The students who oppose the Sandinista government are nearly all from middle and upper-middle class groups. What else is new?

“it seems that for the moment, his (Ortega’s) hold on power is firm. Bolstered by his core base of supporters, as well as his proclivity for matching broad social moves with shameless political manipulations

What are these “shameless political manipulations”? More allegations without evidence.

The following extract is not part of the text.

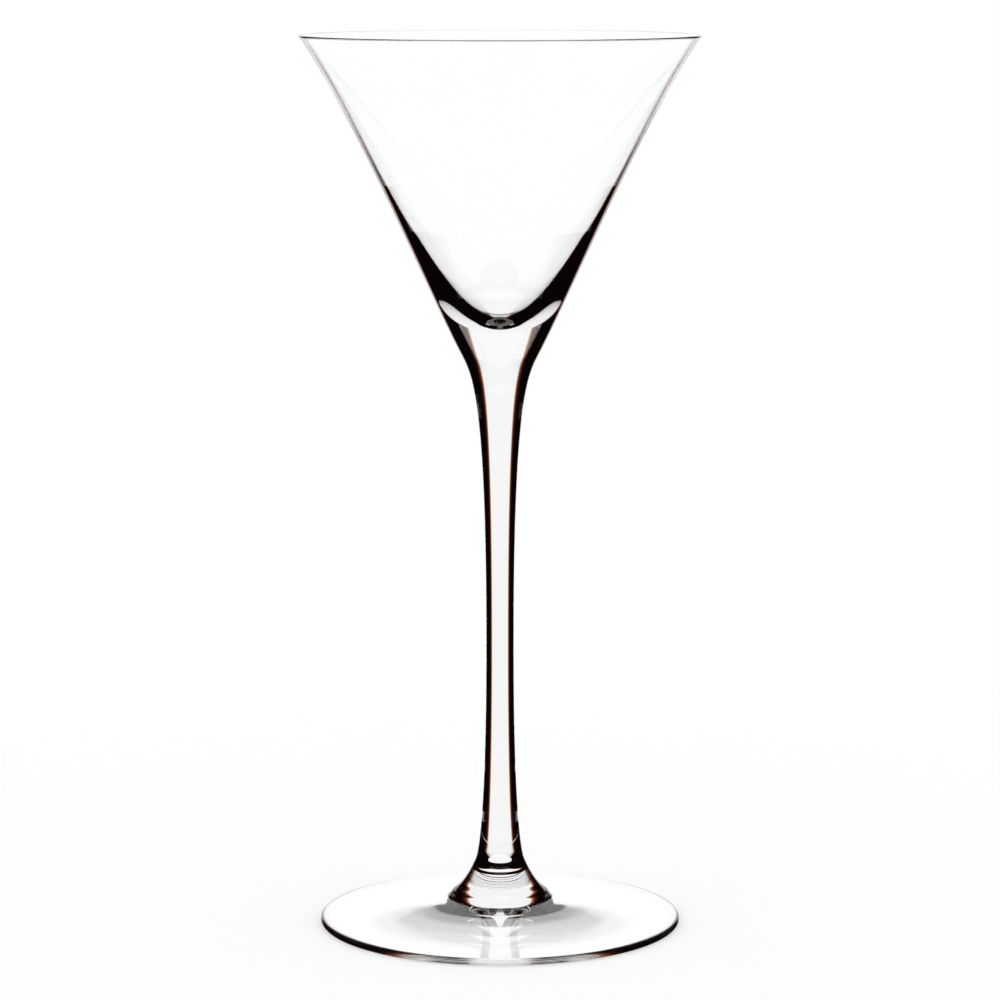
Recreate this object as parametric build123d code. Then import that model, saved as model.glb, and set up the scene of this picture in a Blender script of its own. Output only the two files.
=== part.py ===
from build123d import *
import os
from math import cos, radians, sin

# A long-stemmed martini glass in clear glass, made of three gathers welded hot: a blown bowl, a
# solid drawn stem and a spun foot. It is round about Z and stands on z = 0. Millimetres, degrees.
#
# Each piece is half an outline turned once about Z. An outline is a chain of cubic curves. A lean
# is the angle of the outline from upright, positive where it opens outwards going up. A pull is
# the length of a curve's handle, so how far the curve holds its lean before it turns.
LEVEL = 90.0

# Whole glass
HEIGHT = 248.0
RIM_RADIUS = 55.0
FOOT_RADIUS = 50.5

# Bowl: a cone that opens a little more at the lip, thin above and heavy below
LIP_RADIUS = 0.45
LIP_LEAN = 34.0
LIP_PULL = 30.0
INNER_LIP_LEAN = 32.5
INNER_LIP_PULL = 22.0
WELL_TOP = (24.6, 194.5)
WELL_TOP_LEAN = 30.8
WELL_TOP_PULL_UP = 13.5
WELL_TOP_PULL_DOWN = 25.5
WELL_FLOOR = 168.9
WELL_FLOOR_PULL = 6.2

# Weld between bowl and stem, where the outline runs through unbroken
BOWL_WELD = (10.6, 160.0)
BOWL_WELD_LEAN = 27.7
BOWL_WELD_PULL_UP = 21.0
BOWL_WELD_PULL_DOWN = 6.5

# Stem: drawn thin low down
WAIST = (3.85, 80.0)
WAIST_PULL_UP = 67.0
WAIST_PULL_DOWN = 44.0

# Weld between stem and foot, where the outline breaks a little
FOOT_WELD = (7.0, 17.4)
STEM_FOOT_LEAN = -27.0
STEM_FOOT_PULL = 3.0

# Hub of the foot: it spreads to a rounded shoulder that drops onto the disc
HUB_LEAN = -24.0
HUB_PULL = 3.0
SHOULDER = (13.0, 8.95)
SHOULDER_LEAN = -59.0
SHOULDER_PULL_UP = 3.0
SHOULDER_PULL_DOWN = 0.8
HUB_FOOT = (14.8, 7.0)
HUB_FOOT_LEAN = -81.0
HUB_FOOT_PULL_UP = 0.4
HUB_FOOT_PULL_DOWN = 12.0

# Disc of the foot: spun, with a rounded edge, a flat ring to stand on and a hollow underside
EDGE_RADIUS = 1.0
EDGE_LEAN = -86.5
EDGE_PULL = 12.0
RING_INNER_RADIUS = 48.0
KICK_HEIGHT = 4.1
KICK_CROWN_PULL = 15.0
KICK_LEAN = -86.0
KICK_PULL = 11.0


def along(lean, pull):
    """The step, as (radius, height), made by going down an outline of this lean for this length."""
    return (-pull * sin(radians(lean)), -pull * cos(radians(lean)))


def flow(top, top_lean, top_pull, bottom, bottom_lean, bottom_pull):
    """One smooth stretch of outline in the XZ plane, from its upper end down to its lower end."""
    leave = along(top_lean, top_pull)
    arrive = along(bottom_lean, bottom_pull)
    points = [
        top,
        (top[0] + leave[0], top[1] + leave[1]),
        (bottom[0] - arrive[0], bottom[1] - arrive[1]),
        bottom,
    ]
    return Bezier(*[Vector(radius, 0, height) for radius, height in points])


def straight(start, end):
    """A straight stretch of outline in the XZ plane."""
    return Line((start[0], 0, start[1]), (end[0], 0, end[1]))


def rounding(start, middle, end):
    """A round stretch of outline in the XZ plane, through three points."""
    return ThreePointArc(*[Vector(radius, 0, height) for radius, height in (start, middle, end)])


def turned(outline):
    """The solid that a closed half outline sweeps in one full turn about the axis of the glass."""
    return revolve(make_face(outline), Axis.Z)


def make_bowl():
    """The blown cone with its fire-polished lip, its rounded well and the solid base under it."""
    lip_middle = (RIM_RADIUS - LIP_RADIUS, HEIGHT - LIP_RADIUS)
    across = (LIP_RADIUS * cos(radians(LIP_LEAN)), LIP_RADIUS * sin(radians(LIP_LEAN)))
    outer_lip = (lip_middle[0] + across[0], lip_middle[1] - across[1])
    inner_lip = (lip_middle[0] - across[0], lip_middle[1] + across[1])
    crown = (lip_middle[0] + across[1], lip_middle[1] + across[0])
    floor = (0, WELL_FLOOR)
    weld_middle = (0, BOWL_WELD[1])
    outline = [
        flow(outer_lip, LIP_LEAN, LIP_PULL, BOWL_WELD, BOWL_WELD_LEAN, BOWL_WELD_PULL_UP),
        straight(BOWL_WELD, weld_middle),
        straight(weld_middle, floor),
        flow(WELL_TOP, WELL_TOP_LEAN, WELL_TOP_PULL_DOWN, floor, LEVEL, WELL_FLOOR_PULL),
        flow(inner_lip, INNER_LIP_LEAN, INNER_LIP_PULL, WELL_TOP, WELL_TOP_LEAN, WELL_TOP_PULL_UP),
        rounding(inner_lip, crown, outer_lip),
    ]
    return turned(outline)


def make_stem():
    """The solid drawn stem, from the weld under the bowl to the weld on the foot."""
    outline = [
        flow(BOWL_WELD, BOWL_WELD_LEAN, BOWL_WELD_PULL_DOWN, WAIST, 0, WAIST_PULL_UP),
        flow(WAIST, 0, WAIST_PULL_DOWN, FOOT_WELD, STEM_FOOT_LEAN, STEM_FOOT_PULL),
        straight(FOOT_WELD, (0, FOOT_WELD[1])),
        straight((0, FOOT_WELD[1]), (0, BOWL_WELD[1])),
        straight((0, BOWL_WELD[1]), BOWL_WELD),
    ]
    return turned(outline)


def make_foot():
    """The spun disc: hub with its shoulder, top, round edge, standing ring and hollow underside."""
    edge_middle = (FOOT_RADIUS - EDGE_RADIUS, EDGE_RADIUS)
    edge_top = (
        edge_middle[0] + EDGE_RADIUS * cos(radians(EDGE_LEAN)),
        edge_middle[1] - EDGE_RADIUS * sin(radians(EDGE_LEAN)),
    )
    edge_side = (FOOT_RADIUS, EDGE_RADIUS)
    edge_bottom = (edge_middle[0], 0)
    ring_inner = (RING_INNER_RADIUS, 0)
    kick_top = (0, KICK_HEIGHT)
    outline = [
        flow(FOOT_WELD, HUB_LEAN, HUB_PULL, SHOULDER, SHOULDER_LEAN, SHOULDER_PULL_UP),
        flow(
            SHOULDER, SHOULDER_LEAN, SHOULDER_PULL_DOWN,
            HUB_FOOT, HUB_FOOT_LEAN, HUB_FOOT_PULL_UP,
        ),
        flow(HUB_FOOT, HUB_FOOT_LEAN, HUB_FOOT_PULL_DOWN, edge_top, EDGE_LEAN, EDGE_PULL),
        rounding(edge_top, edge_side, edge_bottom),
        straight(edge_bottom, ring_inner),
        flow(kick_top, -LEVEL, KICK_CROWN_PULL, ring_inner, KICK_LEAN, KICK_PULL),
        straight(kick_top, (0, FOOT_WELD[1])),
        straight((0, FOOT_WELD[1]), FOOT_WELD),
    ]
    return turned(outline)


os.makedirs("parts", exist_ok=True)
PIECES = {"bowl": make_bowl(), "stem": make_stem(), "foot": make_foot()}
for node, solid in PIECES.items():
    export_step(solid, f"parts/{node}.step")
    print(node, "volume", round(solid.volume), "mm3")
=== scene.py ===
import math
import bpy
import numpy as np
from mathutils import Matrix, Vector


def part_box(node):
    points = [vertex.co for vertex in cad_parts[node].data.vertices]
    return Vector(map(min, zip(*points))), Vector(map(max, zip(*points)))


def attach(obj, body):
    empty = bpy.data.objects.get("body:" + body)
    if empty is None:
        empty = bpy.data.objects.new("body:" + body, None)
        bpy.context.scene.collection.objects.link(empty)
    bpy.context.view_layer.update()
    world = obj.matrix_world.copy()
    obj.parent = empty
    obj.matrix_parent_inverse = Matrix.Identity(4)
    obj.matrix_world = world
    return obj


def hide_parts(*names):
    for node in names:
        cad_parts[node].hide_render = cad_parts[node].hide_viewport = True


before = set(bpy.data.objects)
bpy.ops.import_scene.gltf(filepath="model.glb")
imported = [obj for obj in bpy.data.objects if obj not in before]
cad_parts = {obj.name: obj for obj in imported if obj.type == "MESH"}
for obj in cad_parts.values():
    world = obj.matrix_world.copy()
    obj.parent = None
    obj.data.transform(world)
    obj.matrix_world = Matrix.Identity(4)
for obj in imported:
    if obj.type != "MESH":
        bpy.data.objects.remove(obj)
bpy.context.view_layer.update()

# ---------------------------------------------------------------------------------------------
# The viewpoint. A long lens stands a little above the lip of the glass and a metre away, and is
# tipped down a few degrees so that the whole glass fits.
# ---------------------------------------------------------------------------------------------
VIEW_AZIMUTH = 225.0
VIEW_DISTANCE = 1.074
VIEW_HEIGHT = 0.2764
VIEW_TILT = 8.305
VIEW_LENS = 140.7
SENSOR_WIDTH = 36.0


def toward(azimuth):
    """The level unit vector at this azimuth in degrees, counted from +Y round towards -X."""
    turn = math.radians(azimuth)
    return (-math.sin(turn), math.cos(turn), 0.0)


ahead = toward(VIEW_AZIMUTH)
lens = bpy.data.cameras.new("viewpoint")
lens.lens = VIEW_LENS
lens.sensor_width = SENSOR_WIDTH
viewpoint = bpy.data.objects.new("viewpoint", lens)
viewpoint.location = (-ahead[0] * VIEW_DISTANCE, -ahead[1] * VIEW_DISTANCE, VIEW_HEIGHT)
viewpoint.rotation_euler = (math.radians(90 - VIEW_TILT), 0.0, math.radians(VIEW_AZIMUTH))
bpy.context.scene.collection.objects.link(viewpoint)
bpy.context.scene.camera = viewpoint
bpy.context.scene.view_settings.view_transform = "Standard"

# ---------------------------------------------------------------------------------------------
# The room. A glass is set in an even white room. Only rays that have met the glass see a bright
# backdrop with black screens of painted shade on both sides, so that its edges draw dark, and
# painted orange-brown glints where the white meets the black. Much of what the bowl's wall
# mirrors is painted white instead, a painted reflection of the white table and room. Those rays
# are told by how often they were mirrored, how steeply they leave, and the sheets they cross.
# ---------------------------------------------------------------------------------------------
# Angles are in degrees, and REACH_BACK is how far ahead a direction points, from 1 to -1. A pair
# is where a screen or a rule begins, and where it is full.
BACKDROP_HALF = 24.0
BACKDROP_EDGE = 10.0
BACKDROP_REACH_BACK = (-0.2, -0.3)
BACKDROP_FOOT = (-62.0, -68.0)
# Three more backdrops, white only in the glass as painted light, stand behind the viewpoint, each
# (azimuth, half its width).
BACK_BACKDROPS = [(0.0, 18.0), (45.0, 26.0), (90.0, 18.0)]
# Rules for the painted reflections that the glass mirrors.
MIRROR_BACKDROP_CUT = 4.0
INSIDE_LIFT = (-3.0, -6.0)
INSIDE_GAP = (25.0, 21.0)
ONE_WALL = 2
BOTH_WALLS = 4
WALLS_LIFT = (-16.0, -10.0)
OUTSIDE_LIFTS = [(-54.0, -60.0), (-41.0, -45.0), (-22.0, -26.0), (-14.0, -18.0)]
# Painted shade: the black that the glass shows of the screens.
PAINTED_SHADE_COLOUR = (0.0025, 0.001, 0.0012, 1)
# Painted glints: orange-brown fringes painted where the white backdrop meets the black shade.
PAINTED_DEEP_FRINGE_GLINT = (0.5, (0.05, 0.011, 0.006, 1))
PAINTED_FRINGE_GLINT = (0.22, (0.42, 0.13, 0.035, 1))

room = bpy.data.worlds.new("room")
bpy.context.scene.world = room
room.use_nodes = True
room.node_tree.nodes.clear()


def step(tree, kind, *inputs, **settings):
    """Adds a node of this kind to a node tree, sets its settings, and fills its inputs in order."""
    node = tree.nodes.new(kind)
    for name, value in settings.items():
        setattr(node, name, value)
    for socket, value in zip(node.inputs, inputs):
        if isinstance(value, bpy.types.NodeSocket):
            tree.links.new(value, socket)
        elif value is not None:
            socket.default_value = value
    return node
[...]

“Ortega has even called for changes in the constitution in order to extend term limits and eventually allow him to run for reelection

At the 30th Anniversary celebration of the Sandinista victory over Somoza, Daniel Ortega suggested that the Constitution be changed to allow reelection (as in the US, for instance; or in France, Britain, Germany, Italy, Brazil, etc., etc.), with the addition of a Recall Referendum mechanism that would allow the people to recall a president if they became dissatisfied with his/her performance in office. Sounds pretty good. We could have used something like that around 2005 in the US.

Throughout the article the use of the terms “Marxist”, “Marxist-inspired”, etc., is sprinkled, without any suggestion of what they mean. This is normally called yellow journalism, and is not worthy of publication by COHA.

“This public appeal has been condemned by Nicaraguan opposition lawmakers, although this initiative is the least of his malfeasances.”

When COHA refers to “the least of his malfeasances” without reference to anything specific, I fear you are leaving yourselves open to a lawsuit for libel under US law. Out of respect for your more-than-thirty years of excellent work, I suggest you be more careful about editing such articles.